— start of AVAILABLE DATA —

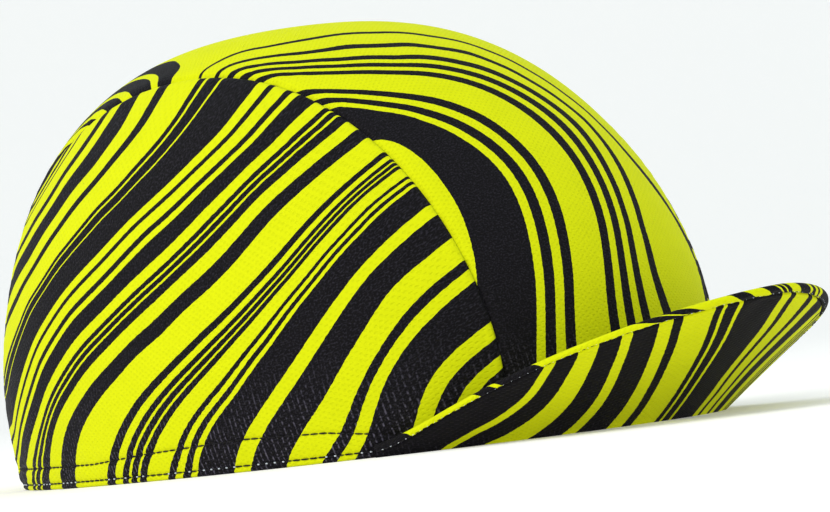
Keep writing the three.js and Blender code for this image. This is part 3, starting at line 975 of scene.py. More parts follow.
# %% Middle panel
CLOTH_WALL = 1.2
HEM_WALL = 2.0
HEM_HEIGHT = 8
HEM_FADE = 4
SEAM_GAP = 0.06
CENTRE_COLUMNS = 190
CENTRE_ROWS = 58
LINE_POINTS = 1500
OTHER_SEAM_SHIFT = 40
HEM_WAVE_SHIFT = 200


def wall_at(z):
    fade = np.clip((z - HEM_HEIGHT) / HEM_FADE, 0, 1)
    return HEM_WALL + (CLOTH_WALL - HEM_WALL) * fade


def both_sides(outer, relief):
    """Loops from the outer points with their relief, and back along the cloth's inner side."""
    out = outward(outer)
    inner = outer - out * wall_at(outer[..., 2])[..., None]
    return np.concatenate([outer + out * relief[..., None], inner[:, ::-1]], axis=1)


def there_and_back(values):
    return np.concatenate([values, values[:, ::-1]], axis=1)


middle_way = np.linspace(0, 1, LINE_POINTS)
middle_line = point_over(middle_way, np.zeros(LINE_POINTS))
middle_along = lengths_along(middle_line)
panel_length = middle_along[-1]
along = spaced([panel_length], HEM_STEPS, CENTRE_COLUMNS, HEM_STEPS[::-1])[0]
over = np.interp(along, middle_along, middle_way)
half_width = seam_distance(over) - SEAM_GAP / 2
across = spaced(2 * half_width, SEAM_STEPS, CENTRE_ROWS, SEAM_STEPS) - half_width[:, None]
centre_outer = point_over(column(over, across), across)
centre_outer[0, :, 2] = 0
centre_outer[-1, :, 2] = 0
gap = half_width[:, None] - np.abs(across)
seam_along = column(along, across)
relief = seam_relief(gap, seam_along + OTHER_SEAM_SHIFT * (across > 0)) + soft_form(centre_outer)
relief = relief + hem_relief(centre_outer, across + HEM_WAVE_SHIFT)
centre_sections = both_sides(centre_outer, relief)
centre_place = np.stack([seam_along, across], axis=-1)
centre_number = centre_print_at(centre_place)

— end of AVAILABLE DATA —
— start of AVAILABLE DATA —

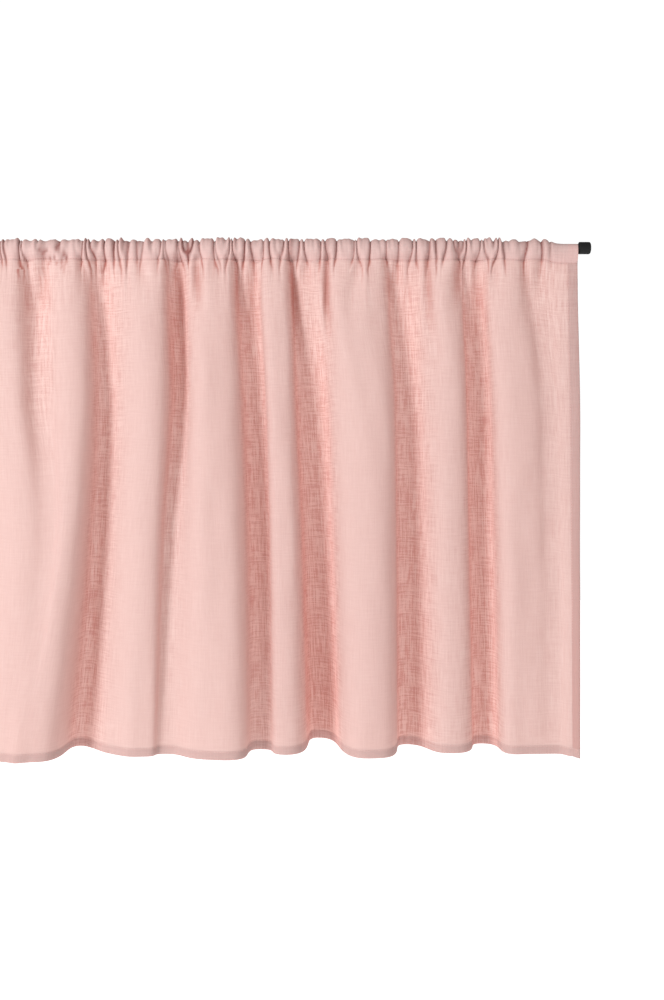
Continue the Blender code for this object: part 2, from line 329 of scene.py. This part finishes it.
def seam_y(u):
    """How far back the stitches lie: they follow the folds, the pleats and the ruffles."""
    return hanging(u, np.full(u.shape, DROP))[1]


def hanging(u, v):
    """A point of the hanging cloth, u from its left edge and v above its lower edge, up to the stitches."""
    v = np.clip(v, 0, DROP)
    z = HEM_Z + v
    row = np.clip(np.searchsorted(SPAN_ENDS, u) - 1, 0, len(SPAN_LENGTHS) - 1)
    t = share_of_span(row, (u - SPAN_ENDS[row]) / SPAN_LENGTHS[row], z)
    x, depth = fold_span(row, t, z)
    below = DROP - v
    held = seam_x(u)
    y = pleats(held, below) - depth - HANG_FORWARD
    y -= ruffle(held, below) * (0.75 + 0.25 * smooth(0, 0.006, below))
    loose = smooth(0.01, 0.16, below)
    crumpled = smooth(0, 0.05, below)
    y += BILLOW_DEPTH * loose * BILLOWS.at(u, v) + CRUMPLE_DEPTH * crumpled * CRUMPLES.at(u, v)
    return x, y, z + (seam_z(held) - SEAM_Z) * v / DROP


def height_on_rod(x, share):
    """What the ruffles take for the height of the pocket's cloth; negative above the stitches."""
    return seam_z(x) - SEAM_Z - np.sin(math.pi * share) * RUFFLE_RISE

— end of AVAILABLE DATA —

## [DESCRIPTION OF THE TASK]
Give again only the lines that run from the line with "Keep writing the" to the line with "return np.concatenate([values, values[:, ::-1]], axis=1)". Include both of those lines exactly as written.

## [COMPLETED EXERCISE]
Keep writing the three.js and Blender code for this image. This is part 3, starting at line 975 of scene.py. More parts follow.
# %% Middle panel
CLOTH_WALL = 1.2
HEM_WALL = 2.0
HEM_HEIGHT = 8
HEM_FADE = 4
SEAM_GAP = 0.06
CENTRE_COLUMNS = 190
CENTRE_ROWS = 58
LINE_POINTS = 1500
OTHER_SEAM_SHIFT = 40
HEM_WAVE_SHIFT = 200


def wall_at(z):
    fade = np.clip((z - HEM_HEIGHT) / HEM_FADE, 0, 1)
    return HEM_WALL + (CLOTH_WALL - HEM_WALL) * fade


def both_sides(outer, relief):
    """Loops from the outer points with their relief, and back along the cloth's inner side."""
    out = outward(outer)
    inner = outer - out * wall_at(outer[..., 2])[..., None]
    return np.concatenate([outer + out * relief[..., None], inner[:, ::-1]], axis=1)


def there_and_back(values):
    return np.concatenate([values, values[:, ::-1]], axis=1)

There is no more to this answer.